Our
subjects are in general strongly focused on problems outside themselves.
In current terminology they are problem-centered rather than ego
centered. They generally are not problems for themselves, and
are not generally much concerned about themselves, i.e., as contrasted
with the ordinary introspectiveness that one finds in insecure
people. These individuals customarily have some mission in life,
some task to fulfill, some problem outside of themselves which
enlists much of their energies. 2
This
is not necessarily a task that they would prefer or choose for
themselves; it may be a task that they feel is their responsibility,
duty, or obligation. This is why we use the phrase "a task
that they must do" rather than the phrase "a task that
they want to do." In general these tasks are non personal
or "unselfish", concerned rather with the good of mankind
in general, or of a nation in general or of a few individuals
in the subject's family.
With
a few exceptions, we can say that our subjects are ordinarily
concerned with basic issues and eternal questions of the type
that we have learned to call by the names philosophical or ethical.
Such people live customarily in the widest possible frame of reference.
They seem never to get so dose to the trees that they fail to
see the forest. They work within a framework of values which are
broad and not petty, universal and not local, and in terms of
a century rather than the moment. In a word, these people are
all, in one sense or another, philosophers, however homely.
Of
course, such an attitude carries with it dozens of implications
for every area of daily living. For instance, one of the main
"presenting symptoms" originally worked with ("bigness,"

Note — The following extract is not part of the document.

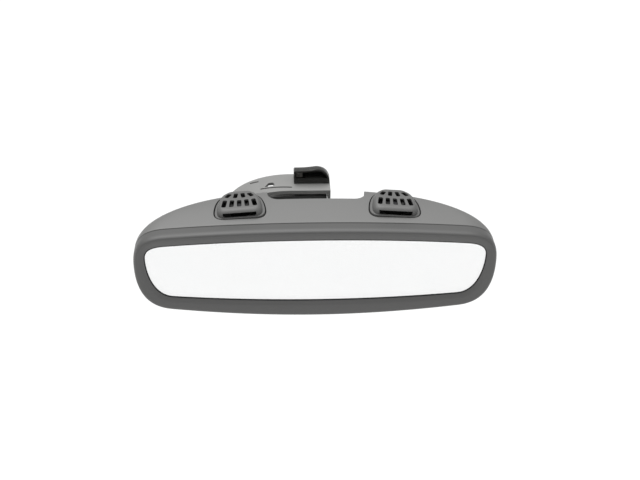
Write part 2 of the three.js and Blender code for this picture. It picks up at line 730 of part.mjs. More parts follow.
// The dark cast core that follows the shell inside and carries the foot and the ball stud.
function armCore() {
  const band = armBand(CORE_INSET, ARM_BAND, ARM_END_WALL + 0.6);
  const below = [ARM_TOP - ARM_BAND + 2, ARM_TOP - 4.3];
  let core = solid(drafted(slab(band, CORE_Y)));
  core = core.add(solid(bar(6.2, CORE_Y, BALL.x, BALL.z, 28)));
  core = core.add(solid(post(LOWER_SCREW, 3.2, [ARM.z - ARM.down + 4.2, BALL.z])));
  for (const spot of FOOT_SCREWS) {
    core = core.add(solid(post(spot, 3.4, below)));
  }
  for (const spot of FOOT_SCREWS) {
    core = core.subtract(solid(post(spot, SCREW_HOLE, [ARM.z, ARM_TOP])));
  }
  core = core.subtract(solid(post(LOWER_SCREW, SCREW_HOLE, [-30, BALL.z + 1])));
  core = core.subtract(solid(bar(TAIL_HOLE, [ARM_FRONT, ARM_BACK], BALL.x, BALL.z)));
  const beyond = solid(box([ARM.lowerEnd - 2.2, 30], [ARM_FRONT, ARM_BACK], [-40, ARM.z]));
  return core.subtract(beyond);
}

function studNut() {
  const hexagon = turned([[0, 0], [NUT.radius, 0], [NUT.radius, NUT.thick], [0, NUT.thick]], 6);
  const nut = solid(hexagon).subtract(solid(bar(TAIL_HOLE, [-1, NUT.thick + 1])));
  return nut.translate([BALL.x, CORE_Y[1] + GAP, BALL.z]);
}

// A washer-headed screw standing along Z, with its head at the bottom.
function uprightScrew([x, y], bottom, length) {
  const body = screw({ headRadius: 2.8, headHeight: 1.8, shankRadius: 1.35, length });
  return body.rotate([90, 0, 0]).translate([x, y, bottom]);
}

// The wires from the car's plug, down inside the arm and through the ball stud.
function armWires() {
  const back = STUD_END + 2.2;
  const route = [[0, BALL.y - 5, BALL.z], [0, 50, BALL.z], [0, 78, BALL.z], [0, back, BALL.z]];
  route.push([-0.6, back + 3.2, -4.6], [-3, back + 3.2, 0.3], [-7, back - 3, 4.4]);
  route.push([-13.5, ARM_FRONT + 13, 6.4], [-16.5, ARM_FRONT + 11.5, 9.2]);
  return wires(route, 1.3, 24);
}

function armConnector() {
  const front = ARM_FRONT + 7;
  const [bottom, top] = [10.2, 15.3];
  const body = box([-22.5, -12], [front, front + 8.5], [bottom, top]);
  const mouth = box([-21.5, -13], [front - 2, front + 3], [bottom + 0.9, top - 0.9]);
  return solid(body).subtract(solid(mouth));
}

// ---------------------------------------------------------------- foot

// The foot's outline seen by the driver, inside its walls: square on the left, round on the right.
function footOutline(inset) {
  const x = FOOT.halfWidth - inset;
  const top = FOOT.top - inset;
  const radius = FOOT.corner - inset;
  const shape = new THREE.Shape();
  shape.moveTo(-x, ARM_TOP - 4);
  shape.lineTo(x, ARM_TOP - 4);
  shape.absarc(x - radius, top - radius, radius, 0, Math.PI / 2);
  shape.lineTo(-x, top);
  return shape;
}

// Lets the roof fall towards the back while the base stays level.
function raked(geometry) {
  const position = geometry.attributes.position;
  for (let i = 0; i < position.count; i += 1) {
    const share = (position.getZ(i) - ARM_TOP) / (FOOT.top - ARM_TOP);
    const fall = FOOT_RAKE * (position.getY(i) - FOOT.front) * Math.max(share, 0);
    position.setZ(i, position.getZ(i) - fall);
  }
  return geometry;
}

function footShoe() {
  const { front, back, floor, wall } = FOOT;
  const outer = raked(slab(footOutline(0), [front, back]));
  const hollow = raked(slab(footOutline(wall), [front - 2, back - wall]));
  const below = box([-20, 20], [front - 4, back + 4], [0, floor]);
  const saddle = drafted(slab(armBand(-GAP, ARM_BAND), [ARM_FRONT, ARM_BACK + GAP]));
  const pocket = solid(hollow).subtract(solid(below));
  let shoe = solid(outer).subtract(pocket).subtract(solid(saddle));
  for (const spot of FOOT_SCREWS) {
    shoe = shoe.subtract(solid(post(spot, SCREW_HOLE, [ARM.z, floor - 0.5])));
  }
  return shoe.add(solid(box(PAD.x, PAD.y, [floor - 0.3, floor + PAD.height])));
}

// A bent strip on the left of the pocket that springs against the tongue.
function footSpring() {
  const left = -FOOT.halfWidth + FOOT.wall + GAP;
  const y = FOOT.front + 1;
  const z = FOOT.floor + GAP;
  const side = new THREE.Shape();
  side.moveTo(y, z);
  side.lineTo(y + 7, z);
  side.lineTo(y + 7, z + 0.6);
  side.lineTo(y + 0.6, z + 0.6);
  side.lineTo(y + 0.6, z + 3.4);
  side.lineTo(y + 5, z + 2.4);
  side.lineTo(y + 5, z + 3);
  side.lineTo(y, z + 4.1);
  const strip = new THREE.ExtrudeGeometry(side, { depth: 4.6, bevelEnabled: false });
  strip.applyMatrix4(new THREE.Matrix4().set(0, 0, 1, left, 1, 0, 0, 0, 0, 1, 0, 0, 0, 0, 0, 1));
  return strip;
}

// ---------------------------------------------------------------- assembly

const head = new THREE.Group();
head.add(
  piece('front_bezel', frontBezel(), GREY_BEZEL),
  piece('front_glass', glassPane(FRONT_GLASS_Y, CELL_SHIFT), CLEAR_GLASS),
  piece('cell_seal', cellSeal(), WHITE_NYLON),
  piece('mirror_glass', glassPane(REAR_GLASS_Y, -CELL_SHIFT), MIRROR),
  piece('busbar_upper', busbar(1), SPRING_STEEL),
  piece('busbar_lower', busbar(-1), SPRING_STEEL),
  piece('foam_pad', foamPad(), FOAM),
  piece('carrier_plate', carrierPlate(), BLACK_NYLON),
  piece('circuit_board', circuitBoard(), BOARD_GREEN),
  piece('board_connector', boardConnector(), WHITE_NYLON),
  piece('head_wires', headWires(), RUBBER),
  piece('glare_sensor', glareSensor(), DARK_LENS),
  piece('ambient_sensor', ambientSensor(), DARK_LENS),
  piece('ambient_light_pipe', ambientLightPipe(), CLEAR_GLASS),
  piece('ambient_lens', ambientLens(), DARK_LENS),
  piece('rear_housing', rearHousing(), GREY_HOUSING),
);
for (const [side, name] of [[-1, 'left'], [1, 'right']]) {
  head.add(
    piece(`mic_grille_${name}`, micGrille(side), GREY_GRILLE),
    piece(`mic_capsule_${name}`, micCapsule(side), STEEL),
    piece(`mic_boot_${name}`, micBoot(side), RUBBER),
  );
}
CARRIER_SCREWS.forEach(([x, z], i) => {
  const sizes = { headRadius: 2.8, headHeight: 1.7, shankRadius: 1.25, length: 7, countersunk: true };
  const fastener = piece(`carrier_screw_${i + 1}`, screw(sizes), STEEL);
  fastener.position.set(x, CARRIER_Y[0] + 0.1, z);
  head.add(fastener);
});

const balljoint = new THREE.Group();
balljoint.position.copy(BALL);
balljoint.add(
  piece('ball_seat', ballSeat(), WHITE_NYLON),
  piece('spring_shell', springShell(), SPRING_STEEL),
  piece('retaining_ring', retainingRing(), BLACK_NYLON),
  piece('ball_stud', ballStud(), STEEL),
);
head.add(balljoint, piece('ball_socket', ballSocket(), BLACK_NYLON));
socketScrewSpots().forEach(([x, z], i) => {
  const sizes = { headRadius: 2.7, headHeight: 1.6, shankRadius: 1.3, length: 4.2 };
  const fastener = piece(`socket_screw_${i + 1}`, screw(sizes), STEEL);
  fastener.rotation.x = Math.PI;
  fastener.position.set(x, CARRIER_Y[1] + GAP * 2 + SOCKET.flangeThick + 1.6, z);
  head.add(fastener);
});

const arm = new THREE.Group();
arm.add(
  piece('arm_shell', armShell(), GREY_ARM),
  piece('arm_core', armCore(), DARK_CAST),
  piece('stud_nut', studNut(), STEEL),
  piece('arm_wires', armWires(), RUBBER),
  piece('arm_connector', armConnector(), WHITE_NYLON),
  piece('arm_screw', uprightScrew(LOWER_SCREW, -18, 7), STEEL),
  piece('foot_shoe', footShoe(), BLACK_NYLON),
  piece('foot_spring', footSpring(), SPRING_STEEL),
);
FOOT_SCREWS.forEach((spot, i) => {
  arm.add(piece(`foot_screw_${i + 1}`, uprightScrew(spot, ARM_TOP - 16.2, 14.4), STEEL));
});

// The origin is where the bracket rests on the raised pad in the foot's pocket.
const mirror = new THREE.Group();
mirror.add(head, arm);
head.position.copy(SEAT_POINT).negate();
arm.position.copy(SEAT_POINT).negate();

export default mirror;
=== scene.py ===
"""A car's interior rearview mirror: a wide dimming glass in a grey bezel and housing with two
microphone pods, hung by a ball joint on a curved hollow arm with a dark foot."""
import math
import bmesh
import bpy
from mathutils import Matrix, Vector


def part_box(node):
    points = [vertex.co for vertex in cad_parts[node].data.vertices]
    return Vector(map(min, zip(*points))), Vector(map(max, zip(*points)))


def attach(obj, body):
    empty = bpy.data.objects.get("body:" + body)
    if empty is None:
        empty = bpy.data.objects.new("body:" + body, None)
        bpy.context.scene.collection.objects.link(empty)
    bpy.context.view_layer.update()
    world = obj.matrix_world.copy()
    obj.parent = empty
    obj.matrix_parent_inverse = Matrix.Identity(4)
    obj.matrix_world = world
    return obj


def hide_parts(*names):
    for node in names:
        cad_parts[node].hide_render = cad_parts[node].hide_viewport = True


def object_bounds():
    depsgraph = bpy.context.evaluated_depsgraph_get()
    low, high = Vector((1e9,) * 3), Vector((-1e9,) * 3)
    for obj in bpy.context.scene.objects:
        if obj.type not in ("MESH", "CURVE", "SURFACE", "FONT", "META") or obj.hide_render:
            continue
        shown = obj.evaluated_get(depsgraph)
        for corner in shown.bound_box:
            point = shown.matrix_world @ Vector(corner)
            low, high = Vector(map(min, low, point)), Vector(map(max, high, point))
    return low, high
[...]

lack of smallness, triviality, pettiness) can be subsumed under
this more general heading. This impression of being above small
things, of having a larger horizon, a wider breadth of vision,
of living in the widest frame of reference, sub specie aeternitatis,
is of the utmost social and interpersonal importance; it seems
to impart a certain serenity and lack of worry over immediate
concerns, which makes life easier not only for themselves but
for all who are associated with them.